• [WHAT NEEDS TO BE DONE] Copy out the data below verbatim.

• [GIVEN MATERIAL]
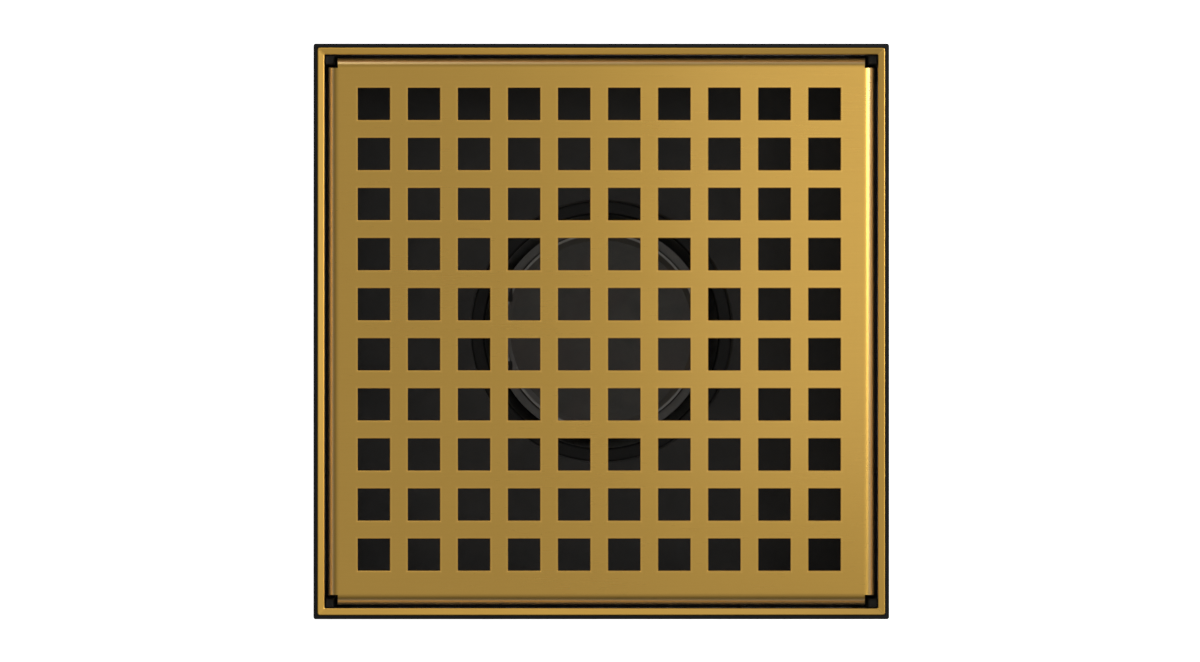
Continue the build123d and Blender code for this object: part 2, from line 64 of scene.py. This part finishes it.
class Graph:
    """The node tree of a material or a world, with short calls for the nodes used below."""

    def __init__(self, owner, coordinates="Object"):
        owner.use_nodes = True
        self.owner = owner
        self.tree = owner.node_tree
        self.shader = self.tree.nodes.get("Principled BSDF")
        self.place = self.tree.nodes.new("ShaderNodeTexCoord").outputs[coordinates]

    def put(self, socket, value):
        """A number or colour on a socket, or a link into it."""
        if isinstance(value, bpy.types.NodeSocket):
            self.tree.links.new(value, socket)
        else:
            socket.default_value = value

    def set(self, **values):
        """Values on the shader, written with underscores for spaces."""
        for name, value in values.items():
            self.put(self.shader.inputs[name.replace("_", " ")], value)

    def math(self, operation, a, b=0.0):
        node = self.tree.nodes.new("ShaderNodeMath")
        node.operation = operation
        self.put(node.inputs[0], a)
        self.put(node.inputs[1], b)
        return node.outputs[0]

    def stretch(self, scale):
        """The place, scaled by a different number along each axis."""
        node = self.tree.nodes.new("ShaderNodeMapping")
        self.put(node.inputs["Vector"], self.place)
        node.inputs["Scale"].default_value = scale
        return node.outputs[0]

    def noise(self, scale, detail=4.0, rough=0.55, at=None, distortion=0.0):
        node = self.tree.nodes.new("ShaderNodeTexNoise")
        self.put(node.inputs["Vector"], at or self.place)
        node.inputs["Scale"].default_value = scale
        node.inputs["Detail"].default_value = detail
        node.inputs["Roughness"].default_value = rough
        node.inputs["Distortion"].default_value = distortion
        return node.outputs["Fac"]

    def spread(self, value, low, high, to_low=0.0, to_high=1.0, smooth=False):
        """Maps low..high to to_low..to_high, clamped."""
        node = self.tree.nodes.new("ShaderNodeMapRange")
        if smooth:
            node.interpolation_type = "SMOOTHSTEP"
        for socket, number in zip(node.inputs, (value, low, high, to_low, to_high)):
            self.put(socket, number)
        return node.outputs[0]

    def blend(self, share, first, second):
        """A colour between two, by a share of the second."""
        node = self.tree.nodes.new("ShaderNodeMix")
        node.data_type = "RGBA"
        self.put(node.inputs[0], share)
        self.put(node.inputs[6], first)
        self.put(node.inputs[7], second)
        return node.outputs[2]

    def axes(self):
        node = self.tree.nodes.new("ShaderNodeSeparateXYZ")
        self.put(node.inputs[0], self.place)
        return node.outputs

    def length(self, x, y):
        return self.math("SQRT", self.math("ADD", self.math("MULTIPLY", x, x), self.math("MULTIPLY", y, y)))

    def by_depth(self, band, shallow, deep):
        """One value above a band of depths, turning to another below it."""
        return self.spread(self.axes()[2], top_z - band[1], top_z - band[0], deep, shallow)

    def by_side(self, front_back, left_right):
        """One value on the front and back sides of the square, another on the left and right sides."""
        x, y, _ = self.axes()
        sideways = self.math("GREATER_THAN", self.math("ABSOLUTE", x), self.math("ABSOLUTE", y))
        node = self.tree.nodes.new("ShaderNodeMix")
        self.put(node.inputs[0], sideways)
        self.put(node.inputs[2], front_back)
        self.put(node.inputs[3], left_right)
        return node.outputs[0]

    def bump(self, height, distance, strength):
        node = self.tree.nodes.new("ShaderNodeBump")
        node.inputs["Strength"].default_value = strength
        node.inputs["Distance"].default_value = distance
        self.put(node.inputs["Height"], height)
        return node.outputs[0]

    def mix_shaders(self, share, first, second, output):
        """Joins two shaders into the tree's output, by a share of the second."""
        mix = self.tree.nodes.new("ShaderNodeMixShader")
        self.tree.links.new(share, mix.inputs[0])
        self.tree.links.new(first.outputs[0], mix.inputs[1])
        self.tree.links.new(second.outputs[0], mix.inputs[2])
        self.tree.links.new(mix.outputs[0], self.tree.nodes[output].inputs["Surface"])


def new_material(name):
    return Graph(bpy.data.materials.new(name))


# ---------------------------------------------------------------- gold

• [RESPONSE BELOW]
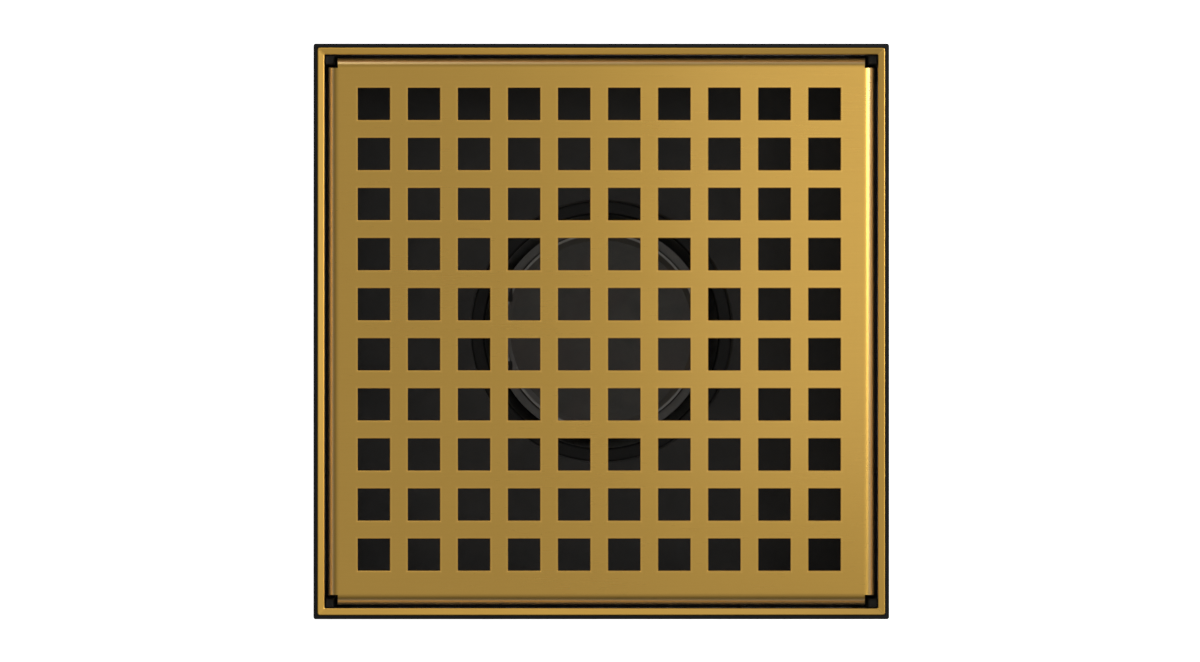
Continue the build123d and Blender code for this object: part 2, from line 64 of scene.py. This part finishes it.
class Graph:
    """The node tree of a material or a world, with short calls for the nodes used below."""

    def __init__(self, owner, coordinates="Object"):
        owner.use_nodes = True
        self.owner = owner
        self.tree = owner.node_tree
        self.shader = self.tree.nodes.get("Principled BSDF")
        self.place = self.tree.nodes.new("ShaderNodeTexCoord").outputs[coordinates]

    def put(self, socket, value):
        """A number or colour on a socket, or a link into it."""
        if isinstance(value, bpy.types.NodeSocket):
            self.tree.links.new(value, socket)
        else:
            socket.default_value = value

    def set(self, **values):
        """Values on the shader, written with underscores for spaces."""
        for name, value in values.items():
            self.put(self.shader.inputs[name.replace("_", " ")], value)

    def math(self, operation, a, b=0.0):
        node = self.tree.nodes.new("ShaderNodeMath")
        node.operation = operation
        self.put(node.inputs[0], a)
        self.put(node.inputs[1], b)
        return node.outputs[0]

    def stretch(self, scale):
        """The place, scaled by a different number along each axis."""
        node = self.tree.nodes.new("ShaderNodeMapping")
        self.put(node.inputs["Vector"], self.place)
        node.inputs["Scale"].default_value = scale
        return node.outputs[0]

    def noise(self, scale, detail=4.0, rough=0.55, at=None, distortion=0.0):
        node = self.tree.nodes.new("ShaderNodeTexNoise")
        self.put(node.inputs["Vector"], at or self.place)
        node.inputs["Scale"].default_value = scale
        node.inputs["Detail"].default_value = detail
        node.inputs["Roughness"].default_value = rough
        node.inputs["Distortion"].default_value = distortion
        return node.outputs["Fac"]

    def spread(self, value, low, high, to_low=0.0, to_high=1.0, smooth=False):
        """Maps low..high to to_low..to_high, clamped."""
        node = self.tree.nodes.new("ShaderNodeMapRange")
        if smooth:
            node.interpolation_type = "SMOOTHSTEP"
        for socket, number in zip(node.inputs, (value, low, high, to_low, to_high)):
            self.put(socket, number)
        return node.outputs[0]

    def blend(self, share, first, second):
        """A colour between two, by a share of the second."""
        node = self.tree.nodes.new("ShaderNodeMix")
        node.data_type = "RGBA"
        self.put(node.inputs[0], share)
        self.put(node.inputs[6], first)
        self.put(node.inputs[7], second)
        return node.outputs[2]

    def axes(self):
        node = self.tree.nodes.new("ShaderNodeSeparateXYZ")
        self.put(node.inputs[0], self.place)
        return node.outputs

    def length(self, x, y):
        return self.math("SQRT", self.math("ADD", self.math("MULTIPLY", x, x), self.math("MULTIPLY", y, y)))

    def by_depth(self, band, shallow, deep):
        """One value above a band of depths, turning to another below it."""
        return self.spread(self.axes()[2], top_z - band[1], top_z - band[0], deep, shallow)

    def by_side(self, front_back, left_right):
        """One value on the front and back sides of the square, another on the left and right sides."""
        x, y, _ = self.axes()
        sideways = self.math("GREATER_THAN", self.math("ABSOLUTE", x), self.math("ABSOLUTE", y))
        node = self.tree.nodes.new("ShaderNodeMix")
        self.put(node.inputs[0], sideways)
        self.put(node.inputs[2], front_back)
        self.put(node.inputs[3], left_right)
        return node.outputs[0]

    def bump(self, height, distance, strength):
        node = self.tree.nodes.new("ShaderNodeBump")
        node.inputs["Strength"].default_value = strength
        node.inputs["Distance"].default_value = distance
        self.put(node.inputs["Height"], height)
        return node.outputs[0]

    def mix_shaders(self, share, first, second, output):
        """Joins two shaders into the tree's output, by a share of the second."""
        mix = self.tree.nodes.new("ShaderNodeMixShader")
        self.tree.links.new(share, mix.inputs[0])
        self.tree.links.new(first.outputs[0], mix.inputs[1])
        self.tree.links.new(second.outputs[0], mix.inputs[2])
        self.tree.links.new(mix.outputs[0], self.tree.nodes[output].inputs["Surface"])


def new_material(name):
    return Graph(bpy.data.materials.new(name))


# ---------------------------------------------------------------- gold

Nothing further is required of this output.